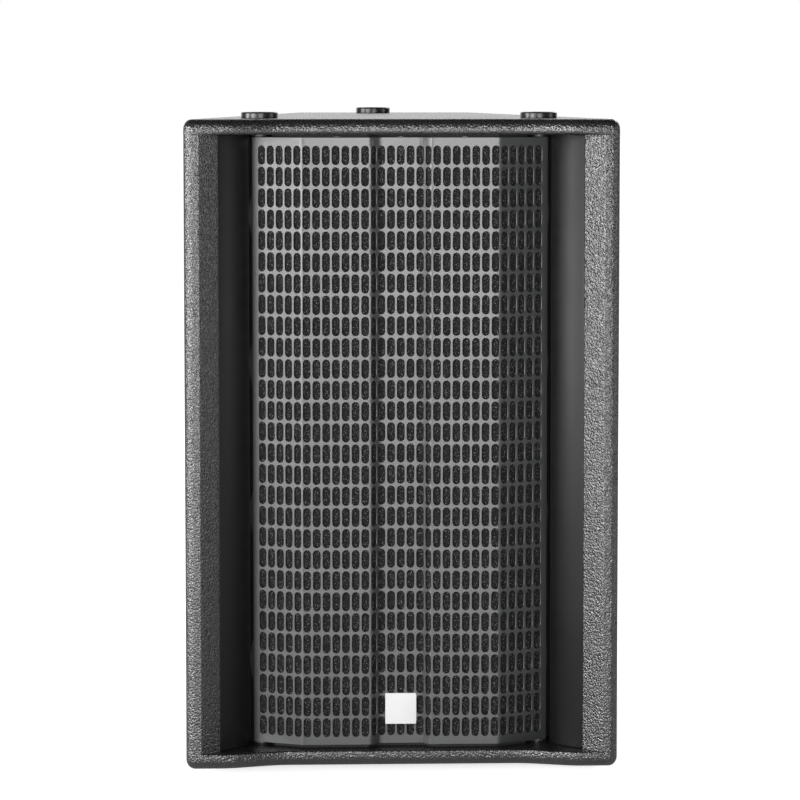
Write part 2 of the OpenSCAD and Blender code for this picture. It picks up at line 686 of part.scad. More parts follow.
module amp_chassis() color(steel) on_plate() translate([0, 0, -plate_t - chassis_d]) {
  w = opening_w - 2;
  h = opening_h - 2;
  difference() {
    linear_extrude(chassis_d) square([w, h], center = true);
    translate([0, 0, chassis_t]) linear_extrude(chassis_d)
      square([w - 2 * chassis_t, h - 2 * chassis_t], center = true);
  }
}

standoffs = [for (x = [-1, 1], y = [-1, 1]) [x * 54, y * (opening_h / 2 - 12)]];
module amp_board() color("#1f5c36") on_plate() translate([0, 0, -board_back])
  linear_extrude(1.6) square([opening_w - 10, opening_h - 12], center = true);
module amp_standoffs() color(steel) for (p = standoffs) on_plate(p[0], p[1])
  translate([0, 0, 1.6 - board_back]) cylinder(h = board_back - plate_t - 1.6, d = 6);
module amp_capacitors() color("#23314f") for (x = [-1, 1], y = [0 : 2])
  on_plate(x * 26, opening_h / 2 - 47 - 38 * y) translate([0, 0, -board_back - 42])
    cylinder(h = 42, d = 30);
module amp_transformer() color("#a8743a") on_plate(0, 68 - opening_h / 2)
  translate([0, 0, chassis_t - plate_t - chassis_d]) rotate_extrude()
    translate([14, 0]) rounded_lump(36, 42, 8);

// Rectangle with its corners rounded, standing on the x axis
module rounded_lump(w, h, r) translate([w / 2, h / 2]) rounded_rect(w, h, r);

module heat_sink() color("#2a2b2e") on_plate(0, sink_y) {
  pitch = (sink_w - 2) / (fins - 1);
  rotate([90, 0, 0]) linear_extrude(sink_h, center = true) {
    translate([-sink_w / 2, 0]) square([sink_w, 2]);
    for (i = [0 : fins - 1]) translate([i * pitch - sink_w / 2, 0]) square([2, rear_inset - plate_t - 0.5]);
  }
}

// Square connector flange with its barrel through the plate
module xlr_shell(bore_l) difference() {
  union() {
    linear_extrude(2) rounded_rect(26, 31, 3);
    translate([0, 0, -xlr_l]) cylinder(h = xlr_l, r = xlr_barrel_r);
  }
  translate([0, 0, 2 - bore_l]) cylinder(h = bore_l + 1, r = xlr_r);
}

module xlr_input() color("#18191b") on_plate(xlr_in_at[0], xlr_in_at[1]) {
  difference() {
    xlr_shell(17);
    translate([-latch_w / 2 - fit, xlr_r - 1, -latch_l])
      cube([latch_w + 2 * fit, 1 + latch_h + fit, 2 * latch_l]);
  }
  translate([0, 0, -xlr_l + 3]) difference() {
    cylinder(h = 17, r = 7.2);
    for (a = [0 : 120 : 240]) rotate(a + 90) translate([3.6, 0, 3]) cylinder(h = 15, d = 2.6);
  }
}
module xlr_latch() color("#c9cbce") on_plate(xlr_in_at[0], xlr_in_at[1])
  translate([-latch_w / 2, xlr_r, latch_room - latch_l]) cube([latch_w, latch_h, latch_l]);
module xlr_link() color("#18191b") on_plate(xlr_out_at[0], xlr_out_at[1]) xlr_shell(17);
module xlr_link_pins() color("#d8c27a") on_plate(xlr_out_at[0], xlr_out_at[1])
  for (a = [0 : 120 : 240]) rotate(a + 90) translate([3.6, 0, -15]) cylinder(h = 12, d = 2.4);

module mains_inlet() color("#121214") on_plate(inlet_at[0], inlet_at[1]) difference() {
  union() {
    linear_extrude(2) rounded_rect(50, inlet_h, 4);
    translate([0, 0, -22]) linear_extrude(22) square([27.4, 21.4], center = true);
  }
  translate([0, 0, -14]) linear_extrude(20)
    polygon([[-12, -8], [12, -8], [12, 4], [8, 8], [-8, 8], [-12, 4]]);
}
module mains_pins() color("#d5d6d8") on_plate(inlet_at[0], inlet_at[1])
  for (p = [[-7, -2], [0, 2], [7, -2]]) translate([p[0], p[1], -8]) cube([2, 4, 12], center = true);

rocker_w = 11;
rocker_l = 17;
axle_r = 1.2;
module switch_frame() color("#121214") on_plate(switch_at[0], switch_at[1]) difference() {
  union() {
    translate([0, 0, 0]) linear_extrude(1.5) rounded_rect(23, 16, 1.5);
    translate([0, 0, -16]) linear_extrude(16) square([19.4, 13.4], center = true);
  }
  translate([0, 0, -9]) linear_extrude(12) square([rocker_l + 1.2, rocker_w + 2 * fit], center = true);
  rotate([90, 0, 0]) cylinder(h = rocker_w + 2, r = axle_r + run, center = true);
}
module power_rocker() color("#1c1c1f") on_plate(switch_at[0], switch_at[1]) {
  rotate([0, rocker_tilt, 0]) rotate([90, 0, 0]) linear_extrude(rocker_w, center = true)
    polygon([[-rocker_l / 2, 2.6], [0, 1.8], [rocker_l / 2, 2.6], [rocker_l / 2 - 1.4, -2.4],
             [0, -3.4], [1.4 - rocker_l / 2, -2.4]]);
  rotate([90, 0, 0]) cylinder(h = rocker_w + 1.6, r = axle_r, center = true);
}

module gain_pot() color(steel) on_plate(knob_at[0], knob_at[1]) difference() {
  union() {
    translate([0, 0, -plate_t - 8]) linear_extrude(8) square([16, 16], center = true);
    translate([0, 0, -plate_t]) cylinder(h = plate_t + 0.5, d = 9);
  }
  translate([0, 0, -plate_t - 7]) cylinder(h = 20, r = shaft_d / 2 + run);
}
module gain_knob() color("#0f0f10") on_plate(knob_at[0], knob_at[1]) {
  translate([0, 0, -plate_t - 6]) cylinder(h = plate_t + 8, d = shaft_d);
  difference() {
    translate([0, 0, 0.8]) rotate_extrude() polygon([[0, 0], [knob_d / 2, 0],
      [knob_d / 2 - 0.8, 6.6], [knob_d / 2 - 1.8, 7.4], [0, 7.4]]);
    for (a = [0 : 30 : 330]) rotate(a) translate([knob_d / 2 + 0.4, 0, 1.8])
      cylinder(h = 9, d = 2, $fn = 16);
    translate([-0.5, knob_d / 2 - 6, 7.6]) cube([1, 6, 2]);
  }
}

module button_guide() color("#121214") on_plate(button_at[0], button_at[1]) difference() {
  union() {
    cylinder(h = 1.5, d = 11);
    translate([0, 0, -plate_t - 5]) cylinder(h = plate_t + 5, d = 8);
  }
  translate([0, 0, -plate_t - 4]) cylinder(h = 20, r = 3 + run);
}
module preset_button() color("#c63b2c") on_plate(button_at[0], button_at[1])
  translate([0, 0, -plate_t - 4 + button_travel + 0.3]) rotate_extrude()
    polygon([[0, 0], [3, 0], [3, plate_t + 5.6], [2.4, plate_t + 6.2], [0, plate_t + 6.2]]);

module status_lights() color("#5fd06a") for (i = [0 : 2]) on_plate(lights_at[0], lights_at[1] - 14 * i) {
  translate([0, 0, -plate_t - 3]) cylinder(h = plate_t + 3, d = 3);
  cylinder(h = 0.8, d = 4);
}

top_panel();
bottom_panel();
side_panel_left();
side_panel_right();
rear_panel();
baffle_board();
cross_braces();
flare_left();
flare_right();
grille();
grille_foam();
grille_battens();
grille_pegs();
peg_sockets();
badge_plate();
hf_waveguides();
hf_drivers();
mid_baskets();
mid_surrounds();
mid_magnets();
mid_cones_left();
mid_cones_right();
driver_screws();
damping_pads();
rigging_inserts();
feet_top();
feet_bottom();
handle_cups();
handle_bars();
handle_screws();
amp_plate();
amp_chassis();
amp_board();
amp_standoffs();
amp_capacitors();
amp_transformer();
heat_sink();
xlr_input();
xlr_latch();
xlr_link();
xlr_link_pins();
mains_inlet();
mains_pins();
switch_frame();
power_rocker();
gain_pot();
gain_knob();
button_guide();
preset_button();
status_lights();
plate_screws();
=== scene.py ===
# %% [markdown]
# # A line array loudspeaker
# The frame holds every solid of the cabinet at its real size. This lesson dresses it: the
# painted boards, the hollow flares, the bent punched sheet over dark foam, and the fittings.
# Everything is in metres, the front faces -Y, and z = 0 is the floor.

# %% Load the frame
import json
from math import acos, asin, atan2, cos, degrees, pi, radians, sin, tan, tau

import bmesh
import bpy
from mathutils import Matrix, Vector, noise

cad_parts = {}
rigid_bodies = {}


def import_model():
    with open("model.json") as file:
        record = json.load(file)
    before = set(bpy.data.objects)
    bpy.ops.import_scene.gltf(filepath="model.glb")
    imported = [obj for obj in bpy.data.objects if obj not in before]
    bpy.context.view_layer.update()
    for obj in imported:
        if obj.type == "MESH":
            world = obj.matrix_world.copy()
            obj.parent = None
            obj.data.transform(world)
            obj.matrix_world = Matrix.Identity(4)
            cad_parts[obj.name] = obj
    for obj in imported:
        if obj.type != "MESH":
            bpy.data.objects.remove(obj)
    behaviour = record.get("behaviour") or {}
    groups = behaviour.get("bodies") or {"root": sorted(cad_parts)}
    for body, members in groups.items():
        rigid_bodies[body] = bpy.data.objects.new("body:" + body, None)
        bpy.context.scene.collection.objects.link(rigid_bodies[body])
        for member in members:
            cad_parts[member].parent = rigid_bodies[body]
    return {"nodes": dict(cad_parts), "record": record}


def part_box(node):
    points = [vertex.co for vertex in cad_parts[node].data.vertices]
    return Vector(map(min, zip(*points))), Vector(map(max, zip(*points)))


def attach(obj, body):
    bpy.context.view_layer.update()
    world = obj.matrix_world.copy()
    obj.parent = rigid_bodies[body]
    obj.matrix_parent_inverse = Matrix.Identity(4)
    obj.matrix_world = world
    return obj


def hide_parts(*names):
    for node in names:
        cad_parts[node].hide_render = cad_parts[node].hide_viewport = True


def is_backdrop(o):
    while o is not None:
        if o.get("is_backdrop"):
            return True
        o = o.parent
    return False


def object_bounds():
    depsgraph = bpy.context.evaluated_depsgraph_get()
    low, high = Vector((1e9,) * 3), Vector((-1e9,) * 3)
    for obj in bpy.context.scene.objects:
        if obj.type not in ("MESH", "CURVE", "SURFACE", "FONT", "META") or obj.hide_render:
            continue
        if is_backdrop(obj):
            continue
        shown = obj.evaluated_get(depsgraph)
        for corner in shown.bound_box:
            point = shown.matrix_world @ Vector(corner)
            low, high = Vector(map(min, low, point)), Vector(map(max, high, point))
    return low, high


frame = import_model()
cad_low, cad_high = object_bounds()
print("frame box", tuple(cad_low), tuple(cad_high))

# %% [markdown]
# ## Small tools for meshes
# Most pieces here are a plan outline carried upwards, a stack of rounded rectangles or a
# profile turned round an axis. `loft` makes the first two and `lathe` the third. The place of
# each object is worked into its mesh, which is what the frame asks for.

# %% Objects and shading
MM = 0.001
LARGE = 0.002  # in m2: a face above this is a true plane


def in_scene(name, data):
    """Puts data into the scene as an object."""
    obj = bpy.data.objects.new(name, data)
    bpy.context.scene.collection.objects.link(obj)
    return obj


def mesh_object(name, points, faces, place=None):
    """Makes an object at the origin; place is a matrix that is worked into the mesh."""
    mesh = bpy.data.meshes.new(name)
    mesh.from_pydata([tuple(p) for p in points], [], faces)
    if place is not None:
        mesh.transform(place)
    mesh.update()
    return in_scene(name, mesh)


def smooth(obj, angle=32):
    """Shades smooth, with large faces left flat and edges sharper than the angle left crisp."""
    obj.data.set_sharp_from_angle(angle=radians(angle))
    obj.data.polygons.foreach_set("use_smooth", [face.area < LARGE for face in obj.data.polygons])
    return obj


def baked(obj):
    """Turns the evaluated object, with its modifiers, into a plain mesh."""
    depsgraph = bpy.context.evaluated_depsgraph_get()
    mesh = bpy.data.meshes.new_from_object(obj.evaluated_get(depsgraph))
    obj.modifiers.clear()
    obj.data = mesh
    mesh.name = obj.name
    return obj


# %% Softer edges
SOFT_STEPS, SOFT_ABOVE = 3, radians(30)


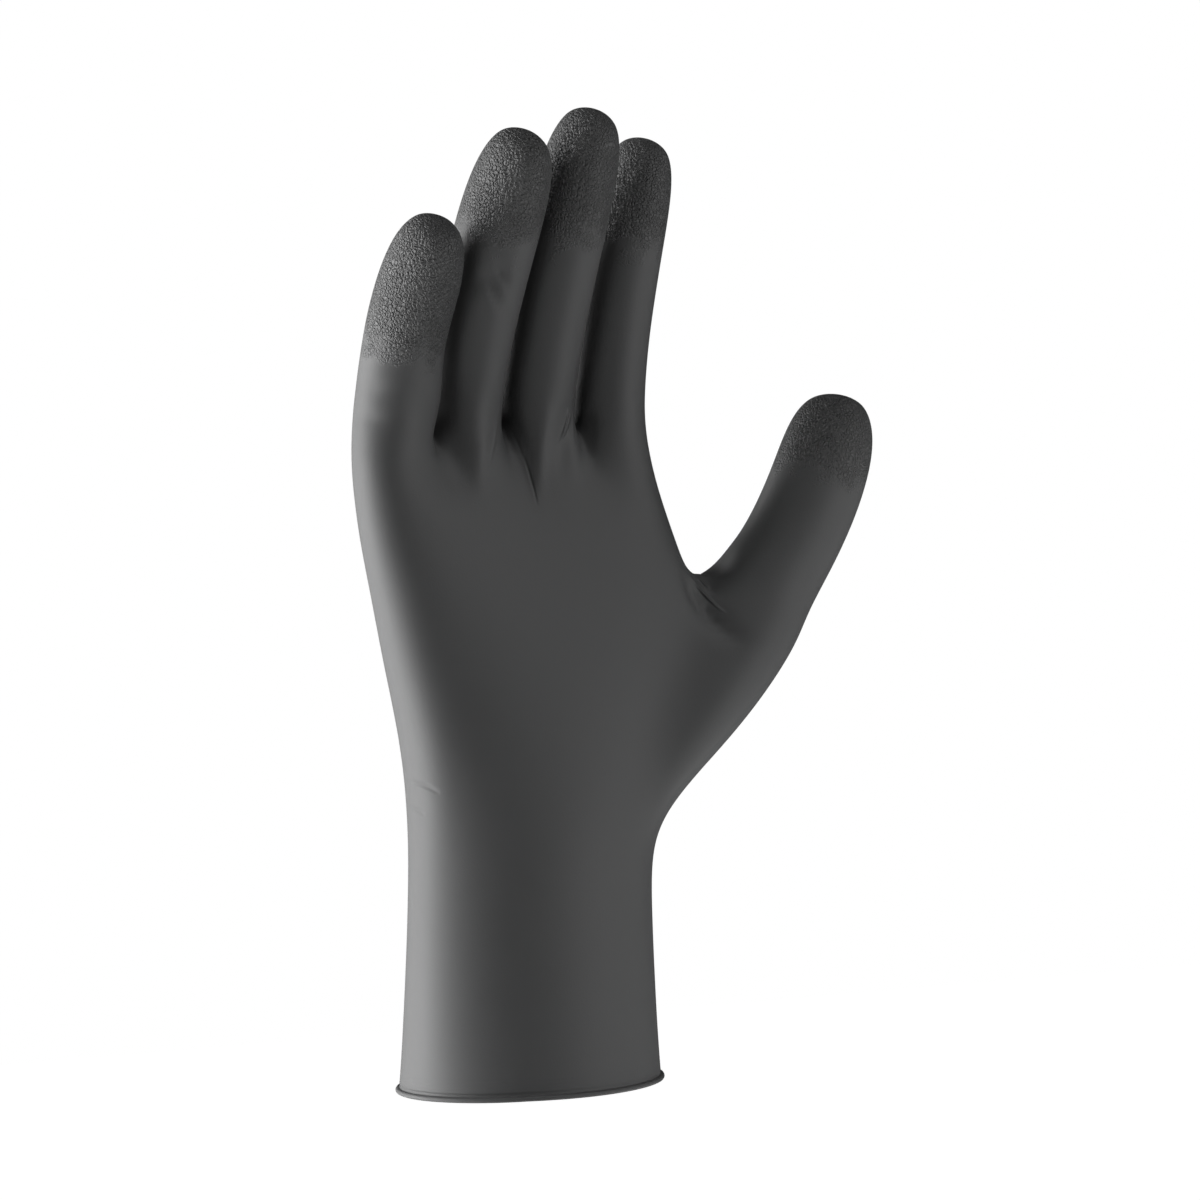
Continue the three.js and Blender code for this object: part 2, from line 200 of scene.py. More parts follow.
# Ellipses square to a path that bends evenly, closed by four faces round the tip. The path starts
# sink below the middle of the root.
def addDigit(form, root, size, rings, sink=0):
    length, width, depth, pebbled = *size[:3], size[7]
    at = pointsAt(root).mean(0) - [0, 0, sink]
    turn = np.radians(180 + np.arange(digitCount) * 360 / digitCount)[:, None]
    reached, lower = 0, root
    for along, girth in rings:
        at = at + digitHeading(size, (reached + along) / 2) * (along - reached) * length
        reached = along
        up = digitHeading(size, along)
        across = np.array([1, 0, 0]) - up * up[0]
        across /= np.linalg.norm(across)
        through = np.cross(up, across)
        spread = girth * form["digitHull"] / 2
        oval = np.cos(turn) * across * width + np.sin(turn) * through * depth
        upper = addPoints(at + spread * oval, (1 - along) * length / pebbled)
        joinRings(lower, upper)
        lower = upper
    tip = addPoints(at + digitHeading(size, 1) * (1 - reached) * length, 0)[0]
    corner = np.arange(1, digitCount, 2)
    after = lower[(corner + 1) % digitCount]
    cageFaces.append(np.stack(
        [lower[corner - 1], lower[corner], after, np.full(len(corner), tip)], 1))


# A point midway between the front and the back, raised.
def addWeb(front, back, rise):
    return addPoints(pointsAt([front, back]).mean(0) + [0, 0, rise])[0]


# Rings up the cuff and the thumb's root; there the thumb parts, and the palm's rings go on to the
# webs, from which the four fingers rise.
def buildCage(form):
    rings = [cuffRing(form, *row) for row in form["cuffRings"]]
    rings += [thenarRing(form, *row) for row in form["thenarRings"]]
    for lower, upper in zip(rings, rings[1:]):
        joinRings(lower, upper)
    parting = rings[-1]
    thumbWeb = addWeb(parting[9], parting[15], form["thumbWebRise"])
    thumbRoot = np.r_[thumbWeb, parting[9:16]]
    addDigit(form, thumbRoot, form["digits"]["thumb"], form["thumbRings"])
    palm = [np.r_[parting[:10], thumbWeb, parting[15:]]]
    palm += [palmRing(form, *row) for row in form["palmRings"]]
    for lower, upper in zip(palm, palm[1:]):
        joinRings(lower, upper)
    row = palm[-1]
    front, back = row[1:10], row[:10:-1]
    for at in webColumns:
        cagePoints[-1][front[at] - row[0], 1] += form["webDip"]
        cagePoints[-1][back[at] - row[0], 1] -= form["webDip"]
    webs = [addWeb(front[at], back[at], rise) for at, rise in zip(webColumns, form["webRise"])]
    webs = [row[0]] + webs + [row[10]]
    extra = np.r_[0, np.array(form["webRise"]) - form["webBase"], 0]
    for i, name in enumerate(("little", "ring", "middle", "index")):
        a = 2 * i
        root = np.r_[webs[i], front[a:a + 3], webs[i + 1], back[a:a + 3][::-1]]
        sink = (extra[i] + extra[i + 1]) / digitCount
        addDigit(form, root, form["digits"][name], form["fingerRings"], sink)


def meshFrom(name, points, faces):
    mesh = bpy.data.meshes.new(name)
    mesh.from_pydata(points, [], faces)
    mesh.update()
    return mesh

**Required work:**
Only the lines from the line with "2]) on_plate(lights_at[0], lights_at[1]" to the line with "bpy.data.objects.remove(obj)", inclusive, are to be printed, exactly as they appear.

**Correct response:**
module status_lights() color("#5fd06a") for (i = [0 : 2]) on_plate(lights_at[0], lights_at[1] - 14 * i) {
  translate([0, 0, -plate_t - 3]) cylinder(h = plate_t + 3, d = 3);
  cylinder(h = 0.8, d = 4);
}

top_panel();
bottom_panel();
side_panel_left();
side_panel_right();
rear_panel();
baffle_board();
cross_braces();
flare_left();
flare_right();
grille();
grille_foam();
grille_battens();
grille_pegs();
peg_sockets();
badge_plate();
hf_waveguides();
hf_drivers();
mid_baskets();
mid_surrounds();
mid_magnets();
mid_cones_left();
mid_cones_right();
driver_screws();
damping_pads();
rigging_inserts();
feet_top();
feet_bottom();
handle_cups();
handle_bars();
handle_screws();
amp_plate();
amp_chassis();
amp_board();
amp_standoffs();
amp_capacitors();
amp_transformer();
heat_sink();
xlr_input();
xlr_latch();
xlr_link();
xlr_link_pins();
mains_inlet();
mains_pins();
switch_frame();
power_rocker();
gain_pot();
gain_knob();
button_guide();
preset_button();
status_lights();
plate_screws();
=== scene.py ===
# %% [markdown]
# # A line array loudspeaker
# The frame holds every solid of the cabinet at its real size. This lesson dresses it: the
# painted boards, the hollow flares, the bent punched sheet over dark foam, and the fittings.
# Everything is in metres, the front faces -Y, and z = 0 is the floor.

# %% Load the frame
import json
from math import acos, asin, atan2, cos, degrees, pi, radians, sin, tan, tau

import bmesh
import bpy
from mathutils import Matrix, Vector, noise

cad_parts = {}
rigid_bodies = {}


def import_model():
    with open("model.json") as file:
        record = json.load(file)
    before = set(bpy.data.objects)
    bpy.ops.import_scene.gltf(filepath="model.glb")
    imported = [obj for obj in bpy.data.objects if obj not in before]
    bpy.context.view_layer.update()
    for obj in imported:
        if obj.type == "MESH":
            world = obj.matrix_world.copy()
            obj.parent = None
            obj.data.transform(world)
            obj.matrix_world = Matrix.Identity(4)
            cad_parts[obj.name] = obj
    for obj in imported:
        if obj.type != "MESH":
            bpy.data.objects.remove(obj)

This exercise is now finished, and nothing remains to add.